__Work to be completed__
Each line below should be reproduced without any alteration.

__Collected data__
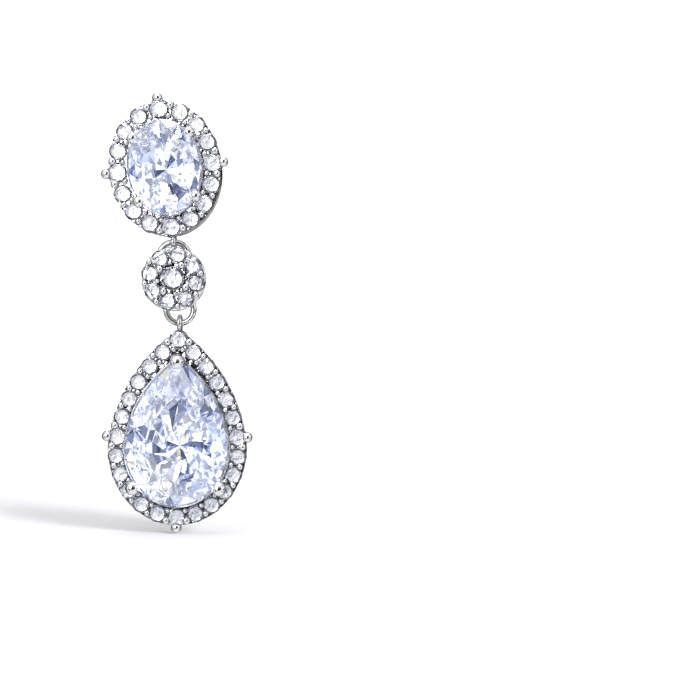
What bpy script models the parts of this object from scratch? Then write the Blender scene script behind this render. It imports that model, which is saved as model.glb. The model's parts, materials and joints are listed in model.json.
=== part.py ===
"""Teardrop drop earring for a pierced ear, hanging from its post.

From the top down: an oval halo stud with its ear post, a jump ring, a round flower cluster,
a second jump ring, and a pear halo drop. X is to the right as seen from the front, Y points
away from the viewer and towards the ear, and Z is up. The origin is the foot of the post.

Each cluster is drawn in its own face frame: u to the right, v up, and w out of the face,
with w = 0 on the metal that the small stones are set in.
"""

import math

import bmesh
import bpy
from mathutils import Matrix, Vector

MM = 0.001

# Main stones
OVAL_WIDTH = 7.0 * MM
OVAL_LENGTH = 9.0 * MM
OVAL_CROWN = 1.15 * MM
OVAL_PAVILION = 3.0 * MM
PEAR_WIDTH = 9.9 * MM
PEAR_LOW = 5.6 * MM  # below its widest level
PEAR_HIGH = 8.4 * MM  # above its widest level
PEAR_BOW = 1.1 * MM  # how far each upper side curves out of a straight line
PEAR_CROWN = 1.6 * MM
PEAR_PAVILION = 4.3 * MM
MAIN_GIRDLE = 0.25 * MM
MAIN_LIFT = 0.2 * MM  # from the metal up to the lower edge of the girdle

# Small round stones
OVAL_SMALL = 1.55 * MM
OVAL_ACCENT = 1.75 * MM
PEAR_SMALL = 1.45 * MM
PEAR_ACCENT = 1.6 * MM
HEART = 2.0 * MM
PETAL = 1.45 * MM
PETALS = 8
HEART_GAP = 0.485 * MM
PAVE_GAP = 0.2 * MM  # least metal between neighbours
SMALL_LIFT = 0.1 * MM
SMALL_GIRDLE = 0.08 * MM
SMALL_CROWN_SHARE = 0.17  # of the diameter
SMALL_PAVILION_SHARE = 0.42
SMALL_TABLE_SHARE = 0.58
STONE_CLEARANCE = 0.05 * MM  # between a loose stone and its seat

# Halos: how far the middle line of the small stones runs from the main stone
OVAL_RIM_SIDE = 0.25 * MM
OVAL_RIM_END = 0.35 * MM
PEAR_RIM_SIDE = 0.12 * MM
PEAR_RIM_LOW = 0.32 * MM
PEAR_RIM_TIP = 1.05 * MM
PEAR_HALO_BOW = 1.25 * MM
PEAR_SIDE_RISE = 1.0 * MM  # of the side accents, above the widest level

# Metal
PLATE = 1.0 * MM
BEARING = 0.35 * MM  # the plate reaches this far under a main stone
CUP_WALL = 0.1 * MM  # round each small stone
CUP_DEPTH = 0.85 * MM
CUP_RISE = 0.04 * MM
WALL_OUT = 0.5 * MM  # from the halo's middle line to the side wall, at the front
OVAL_WALL_BACK = 0.68 * MM
PEAR_WALL_BACK = 0.42 * MM
WALL_THICK = 0.5 * MM
OVAL_DEPTH = 3.2 * MM
PEAR_DEPTH = 2.6 * MM
BACK_STEP = 0.05 * MM
EDGE_BREAK = 0.1 * MM
BASKET_WIRE = 0.7 * MM
OVAL_BASKET_IN = 0.5 * MM
PEAR_BASKET_SHARE = 0.45
PEAR_BASKET_DEPTH = 3.3 * MM
PLATE_BITE = 0.35 * MM  # how deep wires run into the plate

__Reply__
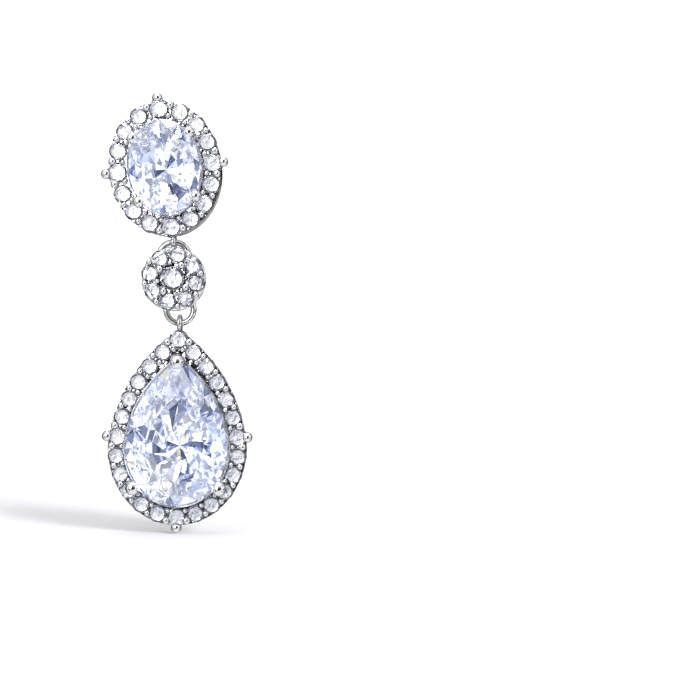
What bpy script models the parts of this object from scratch? Then write the Blender scene script behind this render. It imports that model, which is saved as model.glb. The model's parts, materials and joints are listed in model.json.
=== part.py ===
"""Teardrop drop earring for a pierced ear, hanging from its post.

From the top down: an oval halo stud with its ear post, a jump ring, a round flower cluster,
a second jump ring, and a pear halo drop. X is to the right as seen from the front, Y points
away from the viewer and towards the ear, and Z is up. The origin is the foot of the post.

Each cluster is drawn in its own face frame: u to the right, v up, and w out of the face,
with w = 0 on the metal that the small stones are set in.
"""

import math

import bmesh
import bpy
from mathutils import Matrix, Vector

MM = 0.001

# Main stones
OVAL_WIDTH = 7.0 * MM
OVAL_LENGTH = 9.0 * MM
OVAL_CROWN = 1.15 * MM
OVAL_PAVILION = 3.0 * MM
PEAR_WIDTH = 9.9 * MM
PEAR_LOW = 5.6 * MM  # below its widest level
PEAR_HIGH = 8.4 * MM  # above its widest level
PEAR_BOW = 1.1 * MM  # how far each upper side curves out of a straight line
PEAR_CROWN = 1.6 * MM
PEAR_PAVILION = 4.3 * MM
MAIN_GIRDLE = 0.25 * MM
MAIN_LIFT = 0.2 * MM  # from the metal up to the lower edge of the girdle

# Small round stones
OVAL_SMALL = 1.55 * MM
OVAL_ACCENT = 1.75 * MM
PEAR_SMALL = 1.45 * MM
PEAR_ACCENT = 1.6 * MM
HEART = 2.0 * MM
PETAL = 1.45 * MM
PETALS = 8
HEART_GAP = 0.485 * MM
PAVE_GAP = 0.2 * MM  # least metal between neighbours
SMALL_LIFT = 0.1 * MM
SMALL_GIRDLE = 0.08 * MM
SMALL_CROWN_SHARE = 0.17  # of the diameter
SMALL_PAVILION_SHARE = 0.42
SMALL_TABLE_SHARE = 0.58
STONE_CLEARANCE = 0.05 * MM  # between a loose stone and its seat

# Halos: how far the middle line of the small stones runs from the main stone
OVAL_RIM_SIDE = 0.25 * MM
OVAL_RIM_END = 0.35 * MM
PEAR_RIM_SIDE = 0.12 * MM
PEAR_RIM_LOW = 0.32 * MM
PEAR_RIM_TIP = 1.05 * MM
PEAR_HALO_BOW = 1.25 * MM
PEAR_SIDE_RISE = 1.0 * MM  # of the side accents, above the widest level

# Metal
PLATE = 1.0 * MM
BEARING = 0.35 * MM  # the plate reaches this far under a main stone
CUP_WALL = 0.1 * MM  # round each small stone
CUP_DEPTH = 0.85 * MM
CUP_RISE = 0.04 * MM
WALL_OUT = 0.5 * MM  # from the halo's middle line to the side wall, at the front
OVAL_WALL_BACK = 0.68 * MM
PEAR_WALL_BACK = 0.42 * MM
WALL_THICK = 0.5 * MM
OVAL_DEPTH = 3.2 * MM
PEAR_DEPTH = 2.6 * MM
BACK_STEP = 0.05 * MM
EDGE_BREAK = 0.1 * MM
BASKET_WIRE = 0.7 * MM
OVAL_BASKET_IN = 0.5 * MM
PEAR_BASKET_SHARE = 0.45
PEAR_BASKET_DEPTH = 3.3 * MM
PLATE_BITE = 0.35 * MM  # how deep wires run into the plate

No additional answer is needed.